Интересующихся более точным положением этих истоков отсылаю к. специально составленной карте всех пройденных мною мест…

Что-то совершенно особенное представляет вся эта местность притоков Сунгари. С перевала Тандынвано мы спускаемся по северному склону Ченьбошана в Маньчжурию. Лиственница и высокие могучие ели, опушенные зеленовато-желтыми прядями, тянутся перед нами.

Высота деревьев 20–25 саженей, толщина в несколько обхватов. Множество прекрасного, совершенно сохранившегося от пожаров леса. Попадаются поляны, покрытые первобытной, в рост человека, травой… Иногда ели раздвинутся, и увидишь вокруг сказочный уютный уголок. Вот там, между тесно надвинувшихся друг на друга гор — мирная полянка. Темные ели с серебряными стволами чередуются там с полянами теперь желтой травы.

Вот посредине целая клумба этих елей, собравшихся в тесный кружок, а там, на поляне, они в одиночку и опять собрались в уютном уголке, у звонкого ручья.

Это целебный ключ горячей воды, и корейцы прежде ездили туда купаться, лечась от ревматизма, но теперь хунхузы стали так несносны, что никто больше не ездит туда. На выступе скалы показалась вдруг красивая козуля.
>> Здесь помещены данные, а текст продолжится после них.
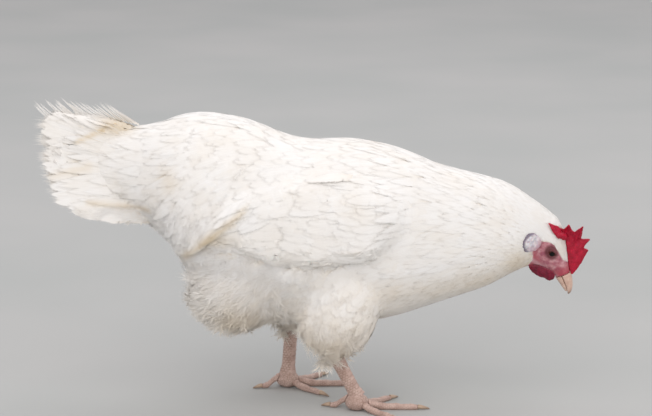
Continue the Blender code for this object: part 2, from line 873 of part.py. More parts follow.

В том балагане, где мы ночевали, я нашел рога такой козули, и, чтоб не быть хунхузом, я оставил за них мексиканский доллар.

За одним из поворотов, где лес расходится и открываются первобытные прерии трав, мы увидели вдруг, у подножия горы, приютившуюся китайскую фанзу. У ворот фанзы стояло несколько китайцев.

Хунхузы?!

Так как тропка наша ведет прямо к ним, то через четверть часа мы к ним и подъезжаем.

Нас четверо: Н. Е., П. Н., старик-проводник и я. С Н. Е. охотничье ружье; все остальное в обозе, который ушел вперед.

Всматриваемся, это наш переводчик В. В. с тремя китайцами. Он отстал от обоза, чтоб купить у них картофель, который они здесь сеют.

Но каково было мое изумление, когда в трех китайцах я узнал тех двух, с которых несколько дней тому назад я снимал фотографию и подарил им несколько штук печений.